__WHAT IS EXPECTED__
Look through the data below. Pick out the lines holding the string "shown".

====

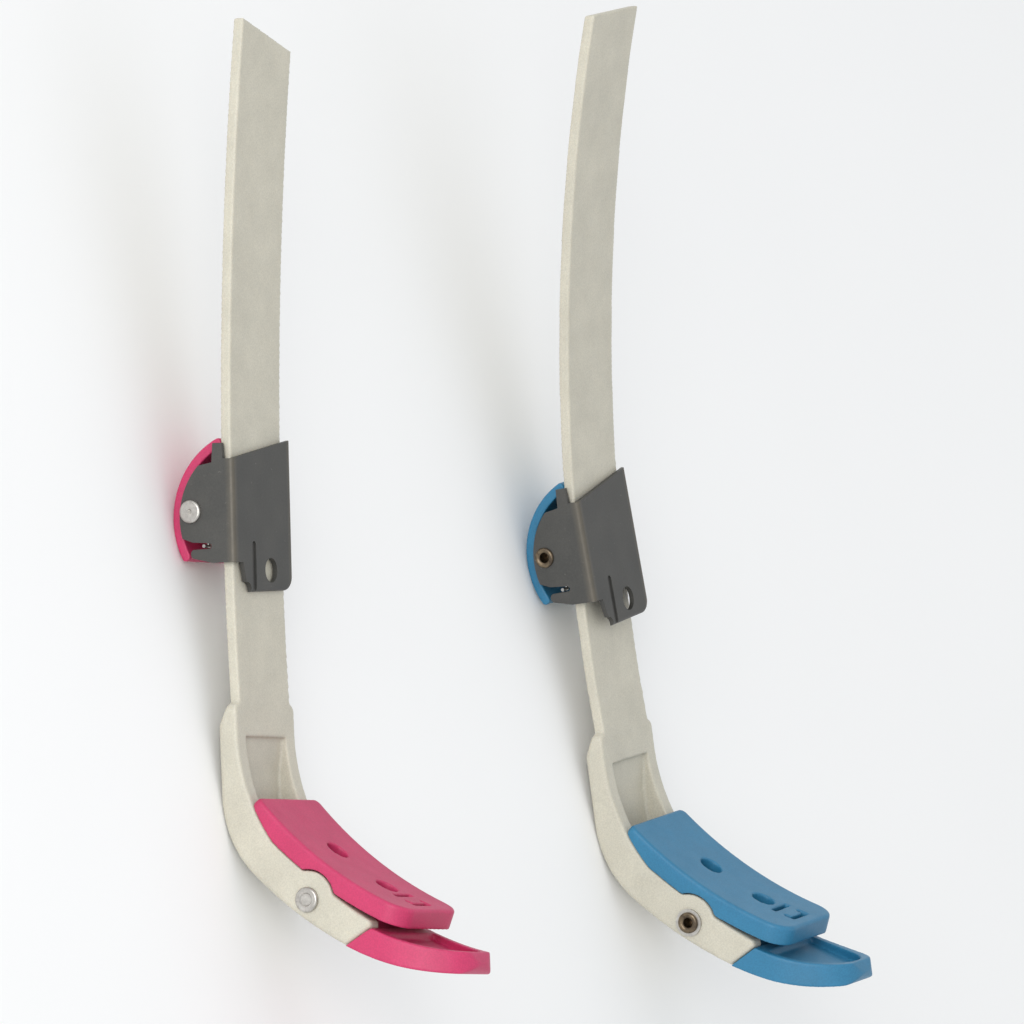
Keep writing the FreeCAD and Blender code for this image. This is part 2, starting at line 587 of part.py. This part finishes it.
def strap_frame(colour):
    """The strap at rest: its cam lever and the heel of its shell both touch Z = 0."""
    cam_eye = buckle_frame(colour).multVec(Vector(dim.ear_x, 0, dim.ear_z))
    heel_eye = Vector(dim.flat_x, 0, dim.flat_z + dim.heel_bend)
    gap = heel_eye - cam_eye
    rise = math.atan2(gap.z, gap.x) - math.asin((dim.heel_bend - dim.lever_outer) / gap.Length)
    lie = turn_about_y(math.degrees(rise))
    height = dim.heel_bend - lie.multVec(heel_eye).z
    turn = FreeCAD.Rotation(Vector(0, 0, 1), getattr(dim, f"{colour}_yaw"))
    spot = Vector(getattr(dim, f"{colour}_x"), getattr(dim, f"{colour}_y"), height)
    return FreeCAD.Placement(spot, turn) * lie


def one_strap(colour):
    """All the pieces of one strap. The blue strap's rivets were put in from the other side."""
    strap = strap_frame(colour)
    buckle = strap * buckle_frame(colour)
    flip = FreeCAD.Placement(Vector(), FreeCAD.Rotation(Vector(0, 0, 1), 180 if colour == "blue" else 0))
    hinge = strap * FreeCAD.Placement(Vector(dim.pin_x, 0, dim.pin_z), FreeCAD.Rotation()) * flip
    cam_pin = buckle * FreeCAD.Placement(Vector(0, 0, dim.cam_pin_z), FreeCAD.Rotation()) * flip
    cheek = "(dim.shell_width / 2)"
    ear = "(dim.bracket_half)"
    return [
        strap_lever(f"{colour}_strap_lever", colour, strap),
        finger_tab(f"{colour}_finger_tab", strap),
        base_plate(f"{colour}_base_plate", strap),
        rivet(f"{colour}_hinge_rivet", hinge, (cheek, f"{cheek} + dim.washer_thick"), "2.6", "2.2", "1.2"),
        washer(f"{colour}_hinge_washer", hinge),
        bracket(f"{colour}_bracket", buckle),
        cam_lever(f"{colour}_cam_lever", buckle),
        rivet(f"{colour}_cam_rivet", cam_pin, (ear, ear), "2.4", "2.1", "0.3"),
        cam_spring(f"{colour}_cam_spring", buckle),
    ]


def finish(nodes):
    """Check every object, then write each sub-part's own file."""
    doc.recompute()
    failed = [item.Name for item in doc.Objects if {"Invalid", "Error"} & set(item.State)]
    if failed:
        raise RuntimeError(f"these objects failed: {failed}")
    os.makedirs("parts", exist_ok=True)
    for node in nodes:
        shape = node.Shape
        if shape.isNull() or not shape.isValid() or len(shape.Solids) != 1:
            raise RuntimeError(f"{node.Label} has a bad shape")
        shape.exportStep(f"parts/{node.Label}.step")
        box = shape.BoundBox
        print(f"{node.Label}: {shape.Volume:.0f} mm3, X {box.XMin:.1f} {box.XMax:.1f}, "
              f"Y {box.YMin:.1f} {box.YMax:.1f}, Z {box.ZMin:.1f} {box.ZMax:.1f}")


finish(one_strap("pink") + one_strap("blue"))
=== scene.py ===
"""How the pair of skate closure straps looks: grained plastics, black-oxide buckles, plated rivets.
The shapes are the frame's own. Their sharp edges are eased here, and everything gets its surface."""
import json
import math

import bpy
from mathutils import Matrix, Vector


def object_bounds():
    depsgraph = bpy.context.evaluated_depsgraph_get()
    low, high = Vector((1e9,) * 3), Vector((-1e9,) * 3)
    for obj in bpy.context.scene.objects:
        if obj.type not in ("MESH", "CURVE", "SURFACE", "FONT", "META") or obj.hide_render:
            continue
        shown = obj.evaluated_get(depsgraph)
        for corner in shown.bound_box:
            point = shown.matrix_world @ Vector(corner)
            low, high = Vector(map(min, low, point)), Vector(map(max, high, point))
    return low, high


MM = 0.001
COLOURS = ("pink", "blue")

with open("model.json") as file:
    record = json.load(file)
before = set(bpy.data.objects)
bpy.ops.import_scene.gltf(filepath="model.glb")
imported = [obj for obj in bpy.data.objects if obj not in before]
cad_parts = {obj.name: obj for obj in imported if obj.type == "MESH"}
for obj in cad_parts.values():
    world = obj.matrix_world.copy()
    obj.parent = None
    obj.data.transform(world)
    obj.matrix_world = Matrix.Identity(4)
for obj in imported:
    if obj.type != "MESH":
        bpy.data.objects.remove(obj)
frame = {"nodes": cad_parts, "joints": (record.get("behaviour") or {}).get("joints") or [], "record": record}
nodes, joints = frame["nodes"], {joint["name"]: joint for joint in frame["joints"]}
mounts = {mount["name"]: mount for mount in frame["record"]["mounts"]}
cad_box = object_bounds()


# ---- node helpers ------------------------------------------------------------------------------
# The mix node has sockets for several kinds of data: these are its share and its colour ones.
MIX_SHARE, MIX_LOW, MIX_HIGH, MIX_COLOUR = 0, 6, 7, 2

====

__RESPONSE TO THIS TASK__
        shown = obj.evaluated_get(depsgraph)
        for corner in shown.bound_box:
            point = shown.matrix_world @ Vector(corner)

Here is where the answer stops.